Advanced manufacturing credits look set to remain in place, but again, restrictions on material assistance from PFEs or FEOCs could be a limiting factor to the ability to invest in US domestic production.
Meanwhile, EV tax rebates, residential clean energy credits, and energy efficiency credits for residential and commercial buildings would be ended under the new bill’s provisions.
The bill could be passed by Senate and handed over to the US president to be signed into law as early as 4 July, although most sources believe a late September or early October passing is more realistic.
As the bill entered the Senate for discussion, alongside dismay and shock from the clean energy industries, scientists and environmental advocates at the abrupt end to support for renewable energy and storage, there was hope that Republican Senators who would debate the bill could modify its contents.
That remains the case: yesterday’s bill is still a proposal and has not yet been approved and passed.
The Senate Finance Committee posted both the bill’s full draft text and a section-by-section summary on its website.
‘A narrow window to get it right’
In a recent interview with Energy-Storage.news, Isshu Kikuma, energy storage analyst at BloombergNEF (BNEF) had said energy storage, solar and wind installations could be expected to “plummet” in the US if the reconciliation bill led to an effective repeal of the Inflation Reduction Act (IRA), which introduced or extended many of the incentives for a decade from 2022.
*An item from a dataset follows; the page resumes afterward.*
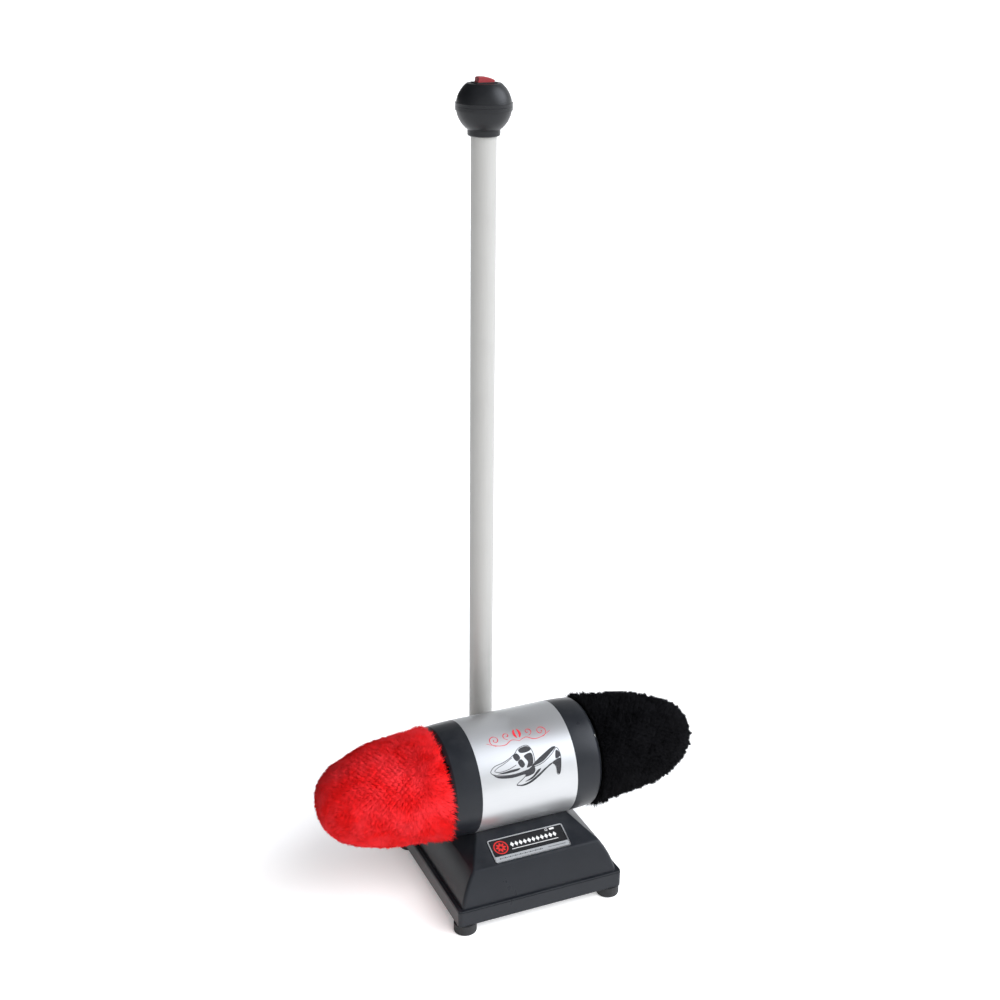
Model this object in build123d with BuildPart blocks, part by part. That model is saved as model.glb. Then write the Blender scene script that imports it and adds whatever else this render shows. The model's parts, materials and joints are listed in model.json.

Nonetheless, while some in the energy storage industry were cautiously celebrating the retention of investment tax credits (ITCs) for eligible projects until 2032, the overall tone of statements from pan-industry groups was one of extreme concern.
President and CEO of the US Solar Energy Industries Association (SEIA), Abigail Ross Hopper, speaking on behalf of member organisations in both solar and storage, said that the finance committee bill contained “modest improvements on several provisions,” but did not go far enough to protect “one of the greatest economic success stories in American history.
“As drafted by the Senate Finance Committee, this proposal would pull the plug on homegrown solar energy and decimate the American manufacturing renaissance,” Hopper said. “This bill makes it harder to do business in America for US manufacturers and small businesses and will undoubtedly lead us to an energy-strained economy with higher electric bills over the next five years.”
Jason Grumet, CEO of the American Clean Power Association (ACP), said that not only would the provisions of the Senate bill raise electricity bills, they would also threaten “hundreds of thousands of jobs across the country.”
“While the Senate Finance Committee proposal eliminates poison pills from the House legislation, abrupt changes to the clean energy tax credits unnecessarily penalise companies that are making good faith investments under current law,” Grumet said.
“The most immediate impact will be felt by consumers and companies facing increased energy bills.”
The American Council on Renewable Energy (ACORE) president and CEO Ray Long said the bill represented a “premature rollback of solar and wind tax credits,” which would be a “major setback to American energy dominance, and risks jeopardising billions of private investments that are currently benefiting communities throughout the country.”
“This represents a retreat from the certainty and scope the market needs to make the energy investments needed to meet escalating electricity demand.”
All three association heads’ statements further argued that the limits imposed on clean energy industry growth would damage US economic growth and international competitiveness.
“Let’s be clear about who will pay the price if this bill becomes law: Americans’ electric bills will spike, American workers will be laid off, American factories will shutter, American communities will suffer blackouts, and American lawmakers will forfeit the AI race to China,” SEIA’s Abigail Ross Hopper said.
ACP’s Jason Grumet said AI data centre developments, well-paid jobs and technology innovation would be driven overseas by the US’ lack of reasonable timelines to adjust to increasing taxes. Similarly, Ray Long of ACORE said the bill threatened thousands of jobs, would increase consumers’ energy costs, and “all but guarantees we forfeit the AI race to China.”
“Congress has a narrow window to get this right. We urge lawmakers finalise a bill that utilises all energy technologies, and honours existing pro-growth policies essential for strengthening American competitiveness,” Long said.